Opinión

Empatía

Hace casi una semana tuvimos la oportunidad de regresar a clases presenciales en la Facultad de Derecho de mi alma mater, la Universidad Nacional Autónoma de México. Conté con el consenso y la participación entusiasta de mi grupo de la asignatura “Delitos en Particular”.

Cuartoscuro

Cuartoscuro

Como se trató de una especie de sesión de “reencuentro” en las aulas, abordamos con mucha flexibilidad diferentes cuestiones relacionadas con las ciencias penales y otras vinculadas a la actividad profesional desde la abogacía. Allí platicaba que en múltiples foros en los que por una o por otra razón he tenido oportunidad de participar, he intentado ser consistente en mi postura de reconocimiento y respeto indefectible de los derechos humanos de los que cualquier individuo es titular y es que esta “perogrullada” a veces no lo es tanto a los ojos de muchas personas.

En uno de estos foros académicos, hablando de la implementación en la Ciudad de México del reciente registro público de personas agresoras sexuales, señalaba yo algunas observaciones respecto de la naturaleza pública de tal registro, así como de la duración establecida de tal medida, la que puede ir desde los 10 y hasta los 30 años, lo que significa una permanencia de datos personales absolutamente abiertos al público en general por un periodo que, en muchas ocasiones, supera la sanción corporal (pena de prisión) establecida para algunos delitos sexuales y que compromete principios elementales del Derecho Penal.

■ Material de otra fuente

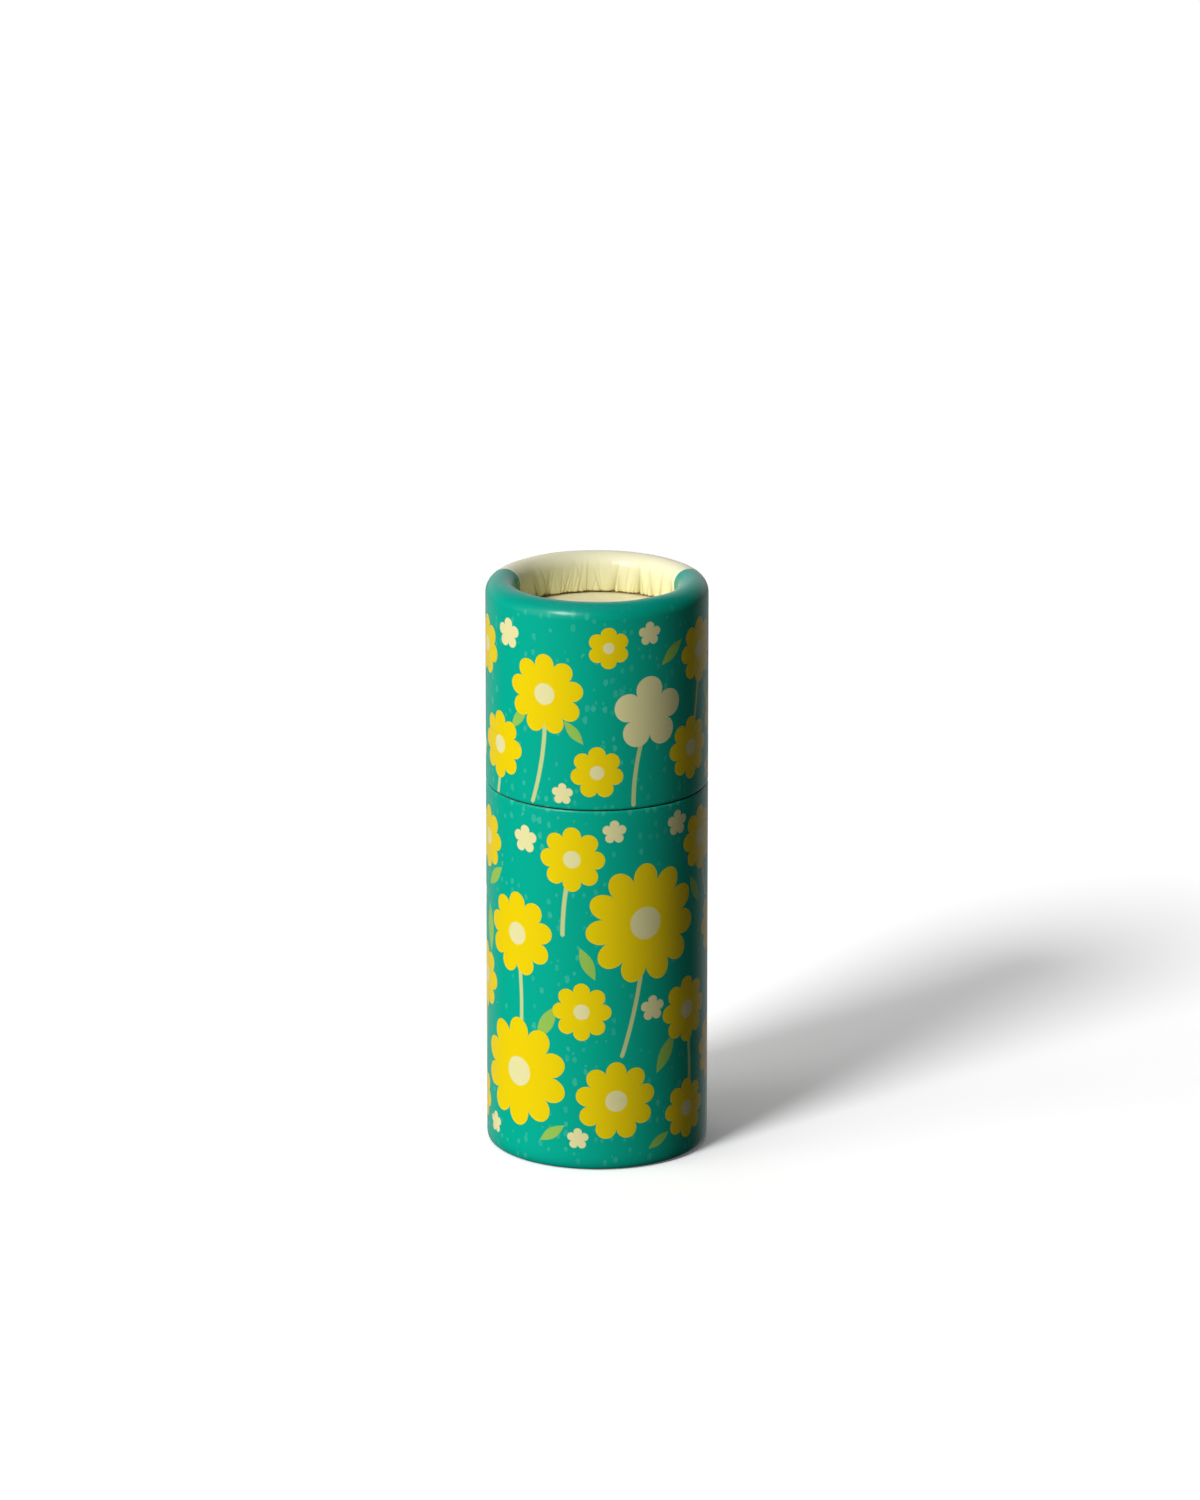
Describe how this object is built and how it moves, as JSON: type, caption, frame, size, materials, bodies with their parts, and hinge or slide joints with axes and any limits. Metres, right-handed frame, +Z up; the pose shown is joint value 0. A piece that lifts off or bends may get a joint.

Ese foro tuvo una muy nutrida participación, con decenas de preguntas, comentarios y opiniones diversas que, sin duda, enriquecen cualquier discusión académica como esa. Llamó poderosamente mi atención, sin embargo, que entre tantas aportaciones hubiera algunas orientadas a criticar mi postura de “defensa” de delincuentes y mi falta de empatía para con las víctimas. Creo que lo uno no está, ni tiene por qué estar peleado con lo otro. Aunque en esa charla mi intención no fue nunca defender los intereses de los “delincuentes”, tampoco advierto una sola razón que indique que cuando una persona defiende los derechos de otra que se encuentra acusada o sentenciada por un delito, ello se traduzca necesariamente en indiferencia o desdén por las víctimas del delito.

La empatía no es un sentimiento o emoción exclusiva, excluyente o que de paso a la discriminación o a la selectividad. No puede jactarme de ser “empático” con unos y no con los otros. Es un término que demanda, al menos de quien la profiere, una amplia capacidad de identificación con la otredad, una otredad constituida no sólo por unos cuantos, sino por cientos, miles o millones de personas que, conozcamos o no, están envueltas en una vorágine de condiciones que a lo largo de los años han definido su ser y, por lo tanto, su comportamiento. Por eso, cuando acusamos la falta de empatía contra una persona, una comunidad o un sector de la población y, para hacerlo, recurrimos al abandono o la negación de las circunstancias del otro, somos todo menos empáticos.

Es muy difícil y riesgoso adelantar juicios -eso nos convierte en personas prejuiciosas- especialmente cuando de la moneda en el aire depende la libertad, el buen nombre, el empleo y hasta valores supremos como el amor, la familia y la esencia de la vida misma. Usando algo aparentemente tan inofensivo como nuestras palabras, cual misil letal que una vez que ha identificado su objetivo no detiene su trayectoria hasta el impacto, nosotros podemos causar otros tipos de destrucciones quizás impensadas. Frecuentemente, esos objetivos son simultáneamente víctimas de múltiples condiciones y factores vitales que ignoramos y de los que no nos hemos preocupado ni ocupado en conocer y asimilar y entonces sí, hipotéticamente hablando, situarnos en esos zapatos y, desde ahí, tener la capacidad y sensibilidad de ver otra realidad, su realidad.

Es muy curiosa la forma en que algunas personas perciben o entienden hoy a la justicia, la tolerancia, la empatía, el respeto y tantos otros conceptos indispensables para hacer posible la sana convivencia social. Vivimos autocomplacientes pensando que tales ideas nos son debidas pero siempre sin cargo a nuestra cuenta.